I was actually performing the same changes without reading this post...

Although I initially planned to start from the root towards the edge switches I did change the approach.

 

The network is pretty basic:

- 1 root 6500 + 1 6500 which could become root (higher STP prio than active root but lower than default)

- Both 6500 are interconnected by a L2 link

- The edge is connected to both 6500's, 1 port is blocking.

 

I was not expecting any STP changes, but almost every time I changed the pathcost method on an edge switch I did notice TCN logging (we send snmp traps on TCN events).

I don't really understand why this would trigger a TCN...

A TCN should be generated:

When a port that was forwarding is going down (blocking for instance).

When a port transitions to forwarding and the bridge has a designated port. (This means that the bridge is not standalone.)

 

Now why would changing the pathcost suggest such a change?

 

Unfortunately I did not have the time to investigate any further...

On a given edge switch I checked the interface state on the edge switch (Root port, blocking port and cost).
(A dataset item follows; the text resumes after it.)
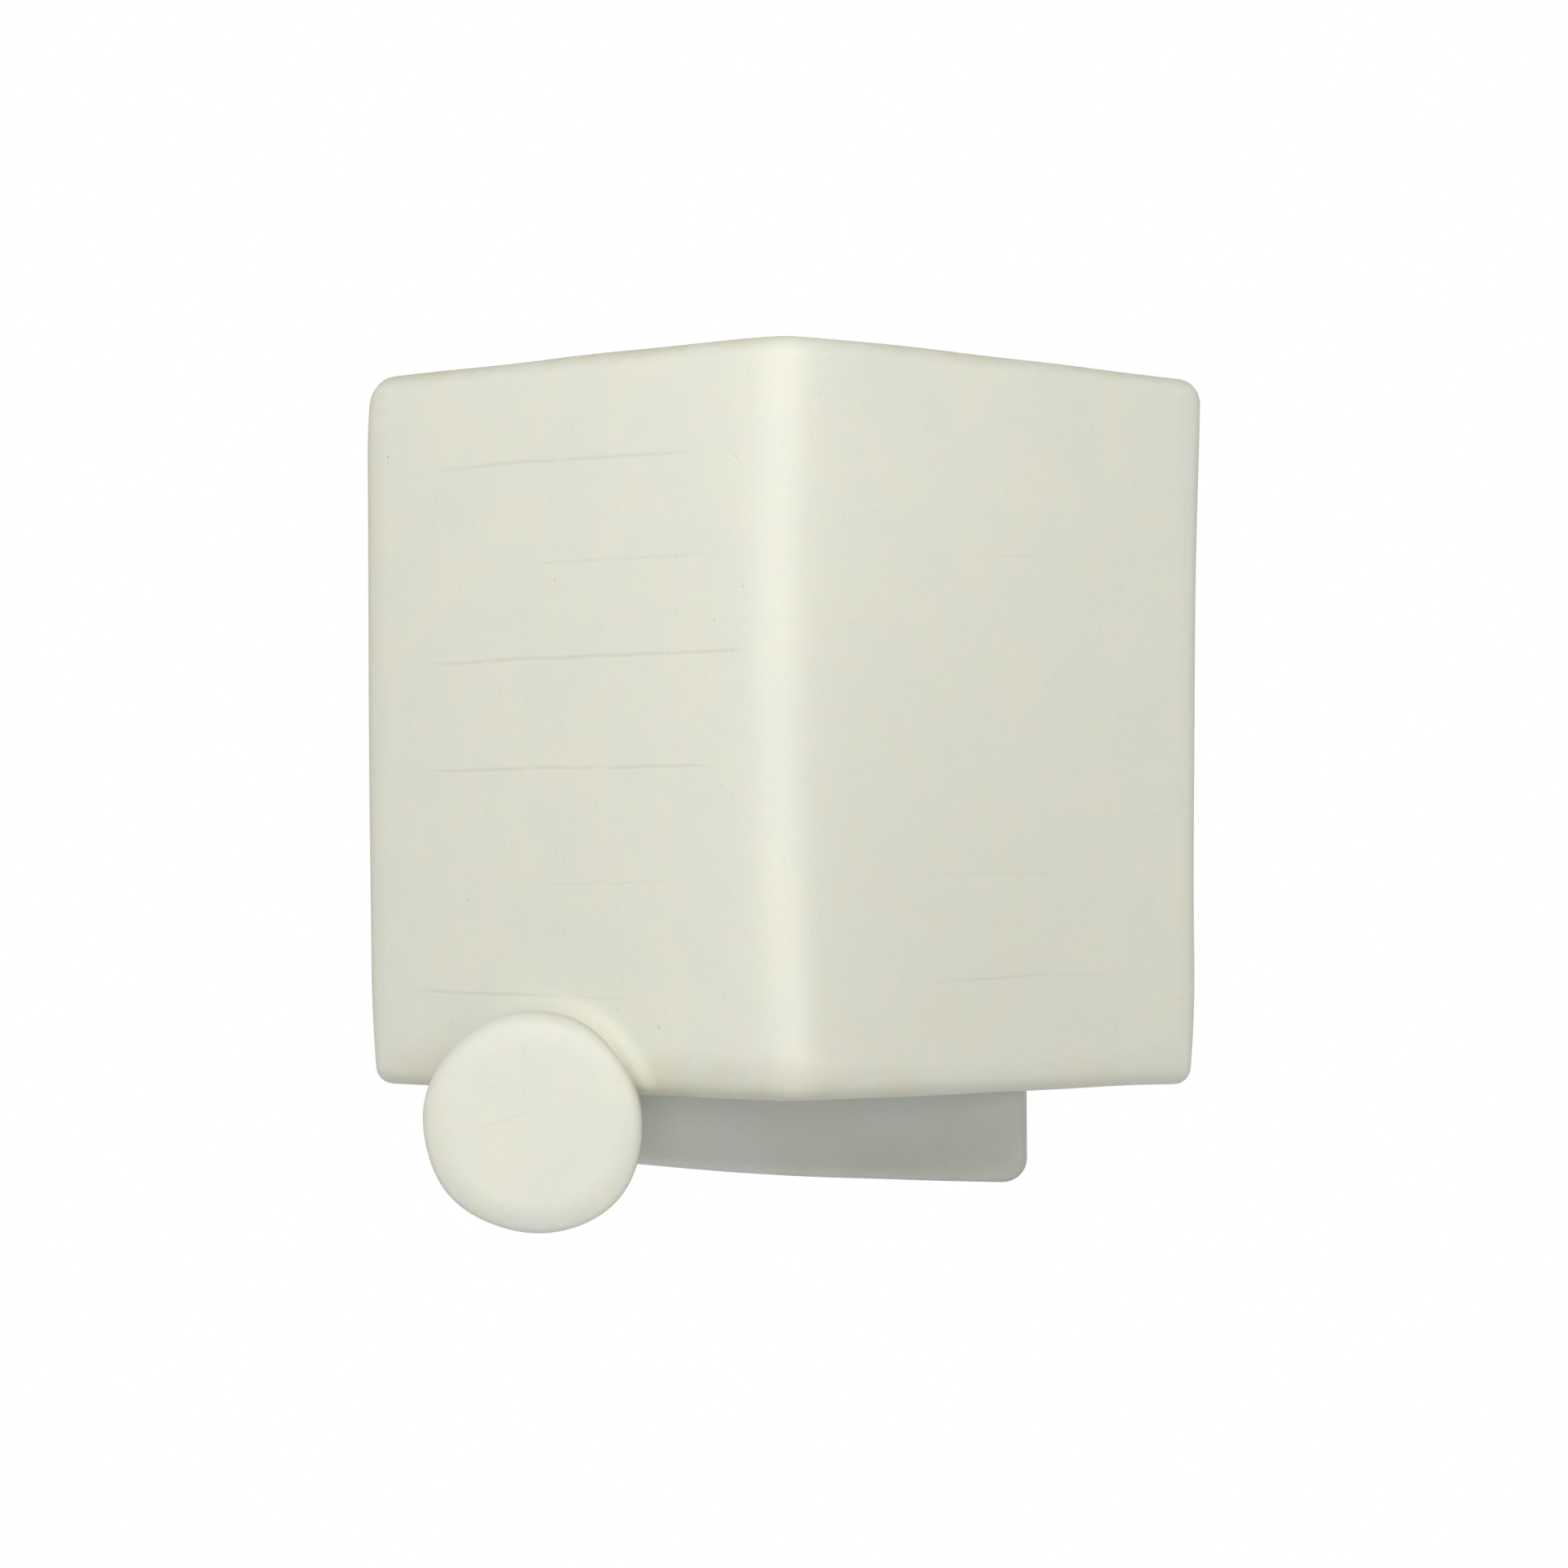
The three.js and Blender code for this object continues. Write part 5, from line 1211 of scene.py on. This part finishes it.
def knob_rim_painted_shade(recipe):
    """How much painted shade darkens the knob near its edge, most at the upper right, not at all opposite."""
    across, up = recipe.x - knob_centre[0], recipe.z - knob_centre[1]
    reach = (across ** 2 + up ** 2) ** 0.5
    side = (0.5 + (across + up) / reach / math.sqrt(8)) * (up / reach).rise(*knob_rim_fade)
    return reach.rise(knob.radius - knob_rim_width, knob.radius) * side * knob_rim_tone


def plate_painted_shade(recipe):
    """How much painted shade darkens the wall plate towards its right and its foot."""
    right = recipe.x.rise(plate_tone_left, plate_tone_right) * plate_right_tone
    return right + (1 - recipe.z.rise(plate_tone_low, plate_tone_high)) * plate_foot_tone


# Clay: sizes and depths of its patterns in millimetres, and how dark they are; the pinhole and mark tones set
# the painted shade in the pits, creases and nicks
cloud_size, blush_size, lump_size = 15, 8, 6
grain_size, speck_size, stroke_size = 0.55, 1.3, 1.6
pinhole_spacing, pinhole_cluster, pinhole_share = 11, 7, 0.05
grain_depth, stroke_depth, lump_depth, pinhole_depth = 0.03, 0.02, 0.1, 0.25
grain_tone, speck_tone, blush_tone, pinhole_tone, mark_tone = 0.2, 0.08, 0.7, 0.5, 0.3
cloud_levels, blush_levels = (0.35, 0.65), (0.5, 0.75)
speck_levels, cluster_levels = (0.56, 0.74), (0.55, 0.65)
clay_roughness, grain_roughness = 0.78, 0.12
rim_least, rim_clouds = 0.8, 0.4
# Creases and nicks
crease_bend_size, crease_wander, crease_fade, crease_depth = 23, 1.7, 12, 0.05
crease_gap_size, crease_gap_levels = 9, (0.2, 0.48)
crease_lip_shift, crease_lip_share = 1.5, 0.4
nick_depth = 0.15
face_fade = 1                # depth over which the marks of a front face end inside the clay
# Painted shade on the rims of the shade, knob and plate, and in a band down the right wing: widths and places
# in millimetres, and how dark
top_rim, top_rim_tone = 4.8, 0.6
side_rim, side_rim_tone = 7, 0.22
foot_flat, foot_rim, foot_middle, fold_gain, foot_rim_tone = 3, 12.5, -10, 1.35, 0.3
band_start, band_middle, band_end, band_low, band_high, band_tone = 8, 40, 95, -50, 100, 0.13
knob_rim_width, knob_rim_fade, knob_rim_tone = 3.2, (-0.8, 0), 0.45
plate_tone_left, plate_tone_right, plate_right_tone = -40, 75, 0.32
plate_tone_low, plate_tone_high, plate_foot_tone = -75, -57, 0.24
# Marks seen in the photo: creases run from (x, z) to (x, z), with a half width and a strength
shade_creases = [
    ((-86, 91), (-19, 90.3), 0.75, 0.7), ((-64, 67), (-12, 67.3), 0.65, 0.4),
    ((-88, 45), (-5, 45.6), 0.7, 0.9), ((-88, 19.7), (-12, 20.1), 0.65, 0.8),
    ((-64, -7.1), (-19, -5.5), 0.6, 0.3), ((-92, -32), (-47, -32.7), 0.65, 0.8),
    ((-54, -32.6), (-29, -32.6), 0.6, 0.4), ((38, 67), (66, 70.3), 0.6, 0.35),
    ((31, -4.5), (68, -3.9), 0.6, 0.3), ((31, -28.8), (66, -27.2), 0.65, 0.7),
    ((57, -27.4), (85, -28.6), 0.6, 0.45),
]
shade_nicks = [
    ((17.4, 101), 0.7, 0.7), ((-16, 52), 0.6, 0.6), ((-74.5, -10.7), 0.6, 0.8), ((-38.3, -35.2), 0.6, 0.8),
    ((-28.7, -38.9), 0.7, 1.0), ((-78.6, -39.4), 0.6, 0.7), ((-69.5, 10.2), 0.5, 0.5),
    ((-63.5, 2.2), 0.5, 0.5), ((76.5, 7.2), 0.5, 0.6),
]
knob_creases = [((-76, -63.5), (-50, -55), 0.6, 0.35)]
knob_nicks = [((-48.4, -53.4), 0.5, 0.4)]


# Stage, lights and camera

white = (1, 1, 1)
floor_colours = (0.80, 0.80, 0.79), (0.77, 0.77, 0.765)
ambient = (0.298, 0.298, 0.302)
panel_colour = (1.0, 0.998, 0.99)
# Panel lights: name, azimuth and elevation in degrees, distance and size in metres, power in watts
panels = [
    ("key", -4, 40, 1.0, 0.6, 5.2), ("front", 0, 0, 1.6, 0.6, 5.0), ("bounce", 0, -35, 1.6, 0.8, 4.3),
    ("rim_left", -130, 0, 1.0, 0.6, 2.4), ("rim_right", 130, 0, 1.0, 0.6, 2.4),
    ("rim_low", 180, -50, 1.0, 0.6, 2.2),
]


def make_stage():
    """A round pale floor well below the light. It shows its own colour near the middle, and white to
    the camera and to mirrors towards its rim."""
    level, radius, thickness, fade_start, cloud, cloud_tone = -450, 1300, 20, 600, 40, 0.3
    rows = [(0, level), (radius, level), (radius, level - thickness), (0, level - thickness)]
    floor = placed("floor", *turned(rows, (0, 0), True, 96), crisp_angle)
    recipe = Recipe("pale_floor", Roughness=0.9, Specular_IOR_Level=0.1)
    away = (recipe.x ** 2 + recipe.out ** 2) ** 0.5
    recipe.feed(Base_Color=recipe.mix(recipe.noise(cloud) * cloud_tone, *floor_colours))
    glow = recipe.add("ShaderNodeEmission", {}, {"Color": white, "Strength": 1})
    fade = recipe.seen() * away.rise(fade_start, radius - thickness)
    recipe.show(recipe.add("ShaderNodeMixShader", {}, {0: fade, 1: recipe.surface, 2: glow}))
    floor.data.materials.append(recipe.material)


def make_world():
    """White to the camera and to mirrors, and a soft even light on everything else."""
    world = bpy.data.worlds.new("studio")
    bpy.context.scene.world = world
    nodes = Nodes(world, "ShaderNodeOutputWorld")
    unseen, shown = [nodes.add("ShaderNodeBackground", {}, {"Color": colour}) for colour in (ambient, white)]
    nodes.show(nodes.add("ShaderNodeMixShader", {}, {0: nodes.seen(), 1: unseen, 2: shown}))


def make_lamp_panel(name, azimuth, elevation, distance, size, power):
    """A soft square panel light that faces the object. Its azimuth counts from straight in front."""
    light = bpy.data.lights.new(name, "AREA")
    light.shape = "RECTANGLE"
    light.size = light.size_y = size
    light.energy = power
    light.color = panel_colour
    turn, lift = math.radians(azimuth), math.radians(elevation)
    panel = bpy.data.objects.new(name, light)
    panel.location = (
        distance * math.sin(turn) * math.cos(lift), -distance * math.cos(turn) * math.cos(lift),
        distance * math.sin(lift),
    )
    panel.rotation_euler = (math.radians(90 - elevation), 0, turn)
    panel.visible_camera = False
    bpy.context.scene.collection.objects.link(panel)


def make_camera():
    """The photo's viewpoint: straight at the wall from 0.9 m. The focal length is in pixels of the
    photo's square frame, and the shift puts the axis where the photo has it."""
    frame_pixels = 1932
    focal_pixels = 4541
    axis_pixel = (930.7, 1051.1)
    viewer_place = (-6.84, -892, 0.53)
    camera = bpy.data.cameras.new("camera")
    camera.sensor_fit = "HORIZONTAL"
    camera.lens = camera.sensor_width * focal_pixels / frame_pixels
    camera.shift_x = (frame_pixels / 2 - axis_pixel[0]) / frame_pixels
    camera.shift_y = (axis_pixel[1] - frame_pixels / 2) / frame_pixels
    viewer = bpy.data.objects.new("camera", camera)
    viewer.location = [level * millimetre for level in viewer_place]
    viewer.rotation_euler = (math.radians(90), 0, 0)
    bpy.context.scene.collection.objects.link(viewer)
    bpy.context.scene.camera = viewer


shade_clay = fired_clay("shade_clay", srgb(238, 239, 225), shade_creases, shade_nicks, on_outer_face,
                        shade_rim_painted_shade)
knob_clay = fired_clay("knob_clay", srgb(235, 236, 223), knob_creases, knob_nicks, on_knob_face, knob_rim_painted_shade)
# The plate's clay is the shade's clay made darker and cooler, as painted shade
shaded_plate_clay = fired_clay("shaded_plate_clay", srgb(226, 230, 223), rims=plate_painted_shade)
zinc_steel = metal("zinc_steel", (0.60, 0.61, 0.62), 0.32)
turned_brass = metal("turned_brass", (0.78, 0.60, 0.30), 0.26)
lamp_metal = metal("nickelled_shell", (0.72, 0.71, 0.69), 0.24)
red_fibre = moulded("red_fibre", (0.36, 0.09, 0.06), 0.75, 0.02)
bakelite = moulded("black_bakelite", (0.022, 0.021, 0.023), 0.32, 0.006)
black_rubber = moulded("black_rubber", (0.020, 0.020, 0.021), 0.7, 0.02)
white_nylon = moulded("white_nylon", (0.80, 0.79, 0.75), 0.45, 0.008)
porcelain = moulded("porcelain", (0.86, 0.84, 0.78), 0.2, 0.003, Coat_Weight=0.6, Coat_Roughness=0.08)
phosphor = moulded("phosphor", (0.88, 0.66, 0.16), 0.6, 0.02)
bulb_glass = clear_glass("bulb_glass")
lead_colours = {
    "brown": (0.13, 0.055, 0.03), "grey": (0.16, 0.165, 0.175), "blue": (0.03, 0.11, 0.36),
    "green": (0.20, 0.34, 0.05),
}
insulation = {
    f"{name}_lead": moulded(f"{name}_insulation", colour, 0.5) for name, colour in lead_colours.items()
}
# Pieces that keep the CAD mesh: node, material, width of the rounded edges
softened = [
    ("mounting_bar", zinc_steel, 0.3), ("lamp_bracket", zinc_steel, 0.3),
    ("terminal_block", white_nylon, 0.35), ("drum_cap", white_nylon, 0.3),
]

bpy.context.scene.view_settings.view_transform = "Standard"
make_camera()
make_shade(shade_clay)
make_wall_plate(shaded_plate_clay)
make_knob(knob_clay)
make_studs(zinc_steel)
make_nuts(zinc_steel, turned_brass)
make_cap_nuts(turned_brass)
make_washers(red_fibre)
make_grommets(black_rubber)
make_screws(zinc_steel, turned_brass)
make_earth_lug(turned_brass)
make_nipple(turned_brass)
make_holder_cap(bakelite)
make_holder_base(porcelain)
make_holder_skirt(bakelite)
make_bulb_contact(turned_brass)
make_bulb_shell(lamp_metal)
make_bulb_glass(bulb_glass)
make_bulb_stem(bulb_glass)
make_bulb_filament(phosphor)
make_dimmer_body(bakelite)
make_dimmer_bushing(turned_brass)
make_dimmer_washer(zinc_steel)
make_dimmer_spindle(zinc_steel)
make_knob_hub(turned_brass)
make_leads(insulation)
for node, material, edge in softened:
    soften(node, material, edge)

make_stage()
make_world()
for panel in panels:
    make_lamp_panel(*panel)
After the change, the interface state was exactly the same (same root port, same blocking port but obviously the cost had increased).

 

any idea/suggestions?

 

regards,

 

Jeroen

Hi Julio,

 

I was able to execute this change in a lab environment.

Setup was pretty basic: 1 edge switch (3750x) connected to 2x N7k's through vPC.

So very basic, only 1 interface (Po40) pointing to the root (N7k's).

 

LAB-TOR01(config)#spanning-tree pathcost method long
LAB-TOR01(config)#
Dec  4 2017 14:48:39.502: RSTP(20): updt roles, non-tracked event
Dec  4 2017 14:48:39.502: %SPANTREE-5-ROOTCHANGE: Root Changed for vlan 20: New Root Port is Port-channel40. New Root Mac Address is 0023.04ee.bed6
Dec  4 2017 14:48:39.502: RSTP(21): updt roles, non-tracked event
Dec  4 2017 14:48:39.502: RSTP(1420): updt roles, non-tracked event
Dec  4 2017 14:48:39.502: RSTP(404): updt roles, non-tracked event
Dec  4 2017 14:48:39.502: RSTP(444): updt roles, non-tracked event
Dec  4 2017 14:48:39.502: RSTP(22): updt roles, non-tracked event
Dec  4 2017 14:48:39.502: RSTP(30): updt roles, non-tracked event
Dec  4 2017 14:48:39.502: RSTP(520): updt roles, non-tracked event
Dec  4 2017 14:48:39.502: RSTP(1500): updt roles, non-tracked event

 

it's funny the output mentions only a rootchange for vlan 20...

 

however, no TCN... I'm pretty sure I've seen the logging referring to TCN while changing the pathcost method in the production network (which is not vPC based, it's running on 6500's in core and 3750x on edge side).